Military and commercial worlds are converging around the same bottleneck
The white paper is framed for both military and commercial wireless applications, and that crossover is one of its most significant themes. The same basic challenge appears in both domains: too many important systems need access to too little clean spectrum. In the military context, contested environments make resilience and interference tolerance critical. In the commercial context, exploding device counts and higher-bandwidth services do the same.
That does not mean the missions are identical, but it does mean the underlying coexistence problem is increasingly shared. A practical testing regime therefore has to support multiple stakes at once, from consumer experience and industrial uptime to aviation safety and defense readiness.
The paper’s value lies less in any single technical novelty than in its insistence that spectrum crowding has become a first-order systems issue. A radio that works beautifully alone may still fail in the environment where it actually has to operate.

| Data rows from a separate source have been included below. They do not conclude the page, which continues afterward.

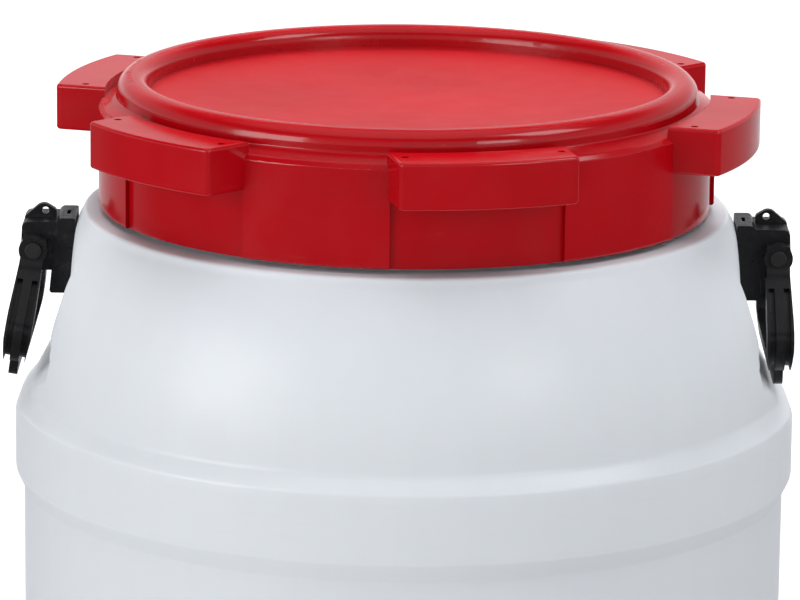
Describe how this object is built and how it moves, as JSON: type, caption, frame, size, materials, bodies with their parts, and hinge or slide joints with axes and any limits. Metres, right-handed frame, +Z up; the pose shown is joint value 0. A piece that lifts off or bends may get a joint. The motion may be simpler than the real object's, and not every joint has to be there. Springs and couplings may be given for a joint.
{
  "type": "wide-neck plastic drum",
  "caption": "Wide-neck plastic drum with a domed shoulder, a screw lid with grip lugs, a lid gasket and a swing handle in a recess on each side.",
  "frame": {"origin": "centre of the base, on the surface the drum stands on", "axes": "+Z up along the drum's axis, handles at +X and -X, the pictured side faces -Y"},
  "size_m": [0.4037, 0.4, 0.6206],
  "materials": {
    "drum_plastic": "milky white polyethylene with a soft satin sheen",
    "lid_plastic": "glossy moulded red polypropylene",
    "gasket_rubber": "soft black rubber",
    "handle_plastic": "semi-gloss moulded black nylon",
    "pin_plastic": "black nylon",
    "screw_steel": "zinc-plated steel"
  },
  "bodies": {
    "root": {"drum_body": "drum_plastic", "right_handle_plate": "handle_plastic", "right_hinge_block": "handle_plastic", "right_hinge_pin": "pin_plastic", "right_handle_screws": "screw_steel", "left_handle_plate": "handle_plastic", "left_hinge_block": "handle_plastic", "left_hinge_pin": "pin_plastic", "left_handle_screws": "screw_steel"},
    "gasket": {"lid_gasket": "gasket_rubber"},
    "lid": {"lid": "lid_plastic"},
    "right_bail": {"right_bail": "handle_plastic"},
    "left_bail": {"left_bail": "handle_plastic"}
  },
  "joints": [
    {"name": "lid_lift", "type": "slide", "parent": "root", "child": "gasket", "axis": [0, 0, 1], "range_m": [0, 0.063]},
    {"name": "lid_turn", "type": "hinge", "parent": "gasket", "child": "lid", "pos_m": [0, 0, 0.58], "axis": [0, 0, 1], "range_deg": [0, 1620]},
    {"name": "right_bail_swing", "type": "hinge", "parent": "root", "child": "right_bail", "pos_m": [0.1895, 0, 0.532], "axis": [0, -1, 0], "range_deg": [-0.9, 164.1]},
    {"name": "left_bail_swing", "type": "hinge", "parent": "root", "child": "left_bail", "pos_m": [-0.1895, 0, 0.532], "axis": [0, 1, 0], "range_deg": [-9.3, 155.7]}
  ],
  "couplings": [
    {"joint": "lid_lift", "follows": "lid_turn", "m_per_rad": 0.0022282}
  ]
}
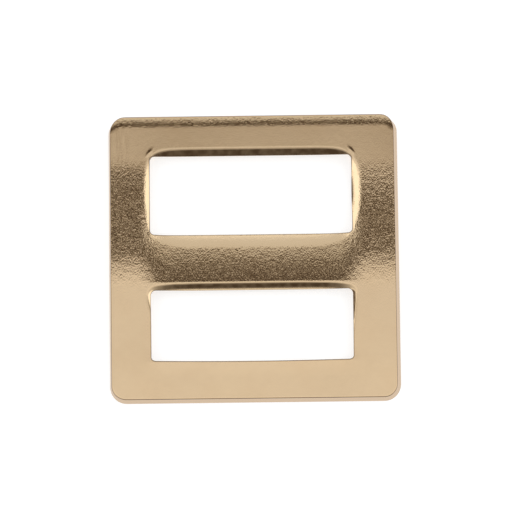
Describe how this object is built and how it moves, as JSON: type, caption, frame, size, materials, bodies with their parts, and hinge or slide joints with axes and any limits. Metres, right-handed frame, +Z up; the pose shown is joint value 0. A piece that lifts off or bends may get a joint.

Why this is becoming an industry-wide design discipline
The strongest takeaway from the source is that coexistence can no longer be relegated to late-stage validation. As dynamic sharing models expand and radio systems become more adaptive, coexistence has to be treated as a design discipline from the outset. Engineers need architectures, test plans, and operating assumptions built around contested reality, not ideal isolation.
That shift is likely to affect procurement, certification, and product strategy. Companies and agencies alike will want evidence that devices can function in complex RF ecosystems before deployment. The result may be more sophisticated test chambers, more realistic simulation environments, and greater reliance on standards that explicitly address coexistence rather than just emissions.
What the white paper ultimately describes is a transition in wireless engineering culture. Spectrum is no longer just a bandplan to navigate. It is an actively managed, heavily shared operational space. In that environment, coexistence testing stops being optional hardening and becomes a core requirement for trustworthy wireless systems.